Kolumne Gott und Die Welt Die heilsame Ruhe nach dem Sturm

Wenn die Schäden gesichtet sind, beginnt das Aufräumen. Das ist eine hilfreiche Phase - auch für die Gesellschaft. Sie wird rücksichtsvoller, behutsamer.

Die Ruhe vor dem Sturm ist sprichwörtlich. Doch es gibt auch die Ruhe nach dem Sturm - wenn die Schäden gesichtet sind und das Wegräumen begonnen hat, wenn dem Schrecken allmählich der Mut und der Fassungslosigkeit der Tatendrang folgt. Die Welt ist in diesen Momenten eine andere - sie ist gefasster, rücksichtsvoller, behutsamer. Das ist auch nach dem rheinischen Unwetter so zu erleben.

Wie zum Beispiel auf der A 52, die als Verkehrsader über den Rhein ins Düsseldorfer Zentrum führt und nun für das Chaos und den mobilen Infarkt dieser Tage steht. Noch am Montag standen dort die Autos vor den Rheinbrücken die halbe Nacht. Die Motoren waren nach und nach aus- und die Scheinwerfer allenfalls auf Standlicht gestellt worden. Und je dunkler und stiller es wurde, desto geringer wurde die Hoffnung auf der vielspurigen Straße, vielleicht gleich oder wenigstens in absehbarer Zeit die Fahrt fortzusetzen. Doch die einzige Bewegung war der Versuch, eine Gasse für die Kolonne auswärtiger Polizeiwagen freizumachen. Auch die kamen nicht über den Rhein, drehten irgendwann wieder um und wuselten sich zurück durch die Karawane, die längst zur Wagenburg erstarrt war. Neben der Sorge regierte Niedergeschlagenheit die Gemüter und Ungeduld und Wut (wem gegenüber eigentlich?).

Drei Tage später schien die Sonne, die Fahrt ging zügig voran, bis erneut ein Polizeiwagen an gleicher Stelle uns Arbeitsheimkehrer erst sanft ab- und dann vollständig ausbremste. Erneuter Stillstand, diesmal vor einer Autobahnbrücke, auf der sich Feuerwehrleute an einem angebrochenen Baumstamm zu schaffen machten. Die Wartenden stiegen aus, verfolgten voller Verständnis das emsige Sägen und Wegschaffen. In den Gesichtern war Respekt vor dieser Arbeit zu lesen und die Frage, wie lange die Freiwilligen wohl schon im Einsatz waren - für uns, für die Sicherheit der anderen also.
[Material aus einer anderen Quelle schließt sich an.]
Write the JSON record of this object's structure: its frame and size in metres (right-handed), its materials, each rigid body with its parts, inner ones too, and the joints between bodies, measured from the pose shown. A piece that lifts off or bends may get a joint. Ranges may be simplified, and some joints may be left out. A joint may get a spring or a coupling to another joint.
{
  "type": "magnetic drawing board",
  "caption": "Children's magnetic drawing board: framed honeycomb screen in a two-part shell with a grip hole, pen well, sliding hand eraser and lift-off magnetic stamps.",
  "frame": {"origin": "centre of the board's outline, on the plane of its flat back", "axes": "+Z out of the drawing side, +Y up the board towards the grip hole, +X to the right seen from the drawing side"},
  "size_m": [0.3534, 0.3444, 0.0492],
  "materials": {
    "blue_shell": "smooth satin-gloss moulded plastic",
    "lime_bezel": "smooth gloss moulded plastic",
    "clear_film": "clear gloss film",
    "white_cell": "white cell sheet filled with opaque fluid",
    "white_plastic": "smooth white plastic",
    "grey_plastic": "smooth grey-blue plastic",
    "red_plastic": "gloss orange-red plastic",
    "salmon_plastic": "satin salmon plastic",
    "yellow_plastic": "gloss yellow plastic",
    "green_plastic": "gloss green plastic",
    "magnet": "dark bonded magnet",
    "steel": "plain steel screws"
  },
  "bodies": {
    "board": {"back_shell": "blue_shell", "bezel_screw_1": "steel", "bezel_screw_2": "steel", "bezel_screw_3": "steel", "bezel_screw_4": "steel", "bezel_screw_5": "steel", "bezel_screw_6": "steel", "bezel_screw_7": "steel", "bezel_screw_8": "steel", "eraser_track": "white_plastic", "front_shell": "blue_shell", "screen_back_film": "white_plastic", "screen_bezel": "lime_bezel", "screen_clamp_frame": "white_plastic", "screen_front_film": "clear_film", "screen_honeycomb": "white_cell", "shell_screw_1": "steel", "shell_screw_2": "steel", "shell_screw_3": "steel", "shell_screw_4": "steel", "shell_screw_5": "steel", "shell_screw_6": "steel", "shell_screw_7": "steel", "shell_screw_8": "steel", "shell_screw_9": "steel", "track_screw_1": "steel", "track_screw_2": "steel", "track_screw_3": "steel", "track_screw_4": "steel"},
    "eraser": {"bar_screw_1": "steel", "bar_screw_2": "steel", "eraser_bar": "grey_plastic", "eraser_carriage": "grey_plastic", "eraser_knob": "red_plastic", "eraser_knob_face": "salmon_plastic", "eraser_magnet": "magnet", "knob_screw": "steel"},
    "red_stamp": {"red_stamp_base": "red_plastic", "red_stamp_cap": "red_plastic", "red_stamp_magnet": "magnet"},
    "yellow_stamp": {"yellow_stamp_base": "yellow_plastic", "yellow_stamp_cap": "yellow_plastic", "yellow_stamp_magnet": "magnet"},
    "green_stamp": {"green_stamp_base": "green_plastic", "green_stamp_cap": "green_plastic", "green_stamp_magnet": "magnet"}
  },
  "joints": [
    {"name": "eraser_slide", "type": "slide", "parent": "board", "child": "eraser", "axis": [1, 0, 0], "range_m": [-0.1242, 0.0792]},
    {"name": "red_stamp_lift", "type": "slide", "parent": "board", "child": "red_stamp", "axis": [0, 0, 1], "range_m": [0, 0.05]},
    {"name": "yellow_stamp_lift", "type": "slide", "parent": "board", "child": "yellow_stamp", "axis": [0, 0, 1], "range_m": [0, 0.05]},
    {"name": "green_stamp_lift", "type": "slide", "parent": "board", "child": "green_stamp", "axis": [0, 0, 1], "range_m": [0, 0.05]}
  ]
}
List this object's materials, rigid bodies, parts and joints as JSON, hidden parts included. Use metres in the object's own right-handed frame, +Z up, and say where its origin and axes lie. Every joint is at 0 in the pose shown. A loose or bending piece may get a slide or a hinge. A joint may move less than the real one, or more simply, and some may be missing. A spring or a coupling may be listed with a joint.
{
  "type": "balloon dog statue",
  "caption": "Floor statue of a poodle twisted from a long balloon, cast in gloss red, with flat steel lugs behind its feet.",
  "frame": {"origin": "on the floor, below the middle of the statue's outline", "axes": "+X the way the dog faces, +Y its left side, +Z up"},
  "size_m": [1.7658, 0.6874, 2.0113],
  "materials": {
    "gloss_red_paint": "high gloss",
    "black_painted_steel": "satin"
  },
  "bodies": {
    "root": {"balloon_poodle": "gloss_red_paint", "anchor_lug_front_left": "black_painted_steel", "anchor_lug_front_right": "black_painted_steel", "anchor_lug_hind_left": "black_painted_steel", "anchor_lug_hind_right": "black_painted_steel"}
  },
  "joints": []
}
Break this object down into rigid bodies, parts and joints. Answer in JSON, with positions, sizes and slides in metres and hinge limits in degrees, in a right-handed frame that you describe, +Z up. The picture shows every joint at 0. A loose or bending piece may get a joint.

Das ist mehr als Solidarität. Das ist auch ein Verständnis für Gemeinschaft, das im Alltag viel zu selten an die Oberfläche unserer Wahrnehmung gelangt. Aber auch das Tun befreit, es erlöst aus der Schockstarre, wenn unsere Sicherheiten plötzlich wackelig und unsere Gewissheiten fragwürdig geworden sind. Und dazu wird die Erinnerung an die Orkan-Nacht wieder wach, das Staunen über die alte Frau am Rande einer breiten Umgehungsstraße. Auch dort war die Verwüstung groß, auch dort lagen Stämme kreuz und quer. Die Frau aber hatte sich ihre Schürze umgebunden und den Besen geschnappt. Die paar Blätter, die sie zusammenfegte, waren kaum der Rede wert. Ihr Einsatz aber bleibt ein gutes Symbol dieser Nacht.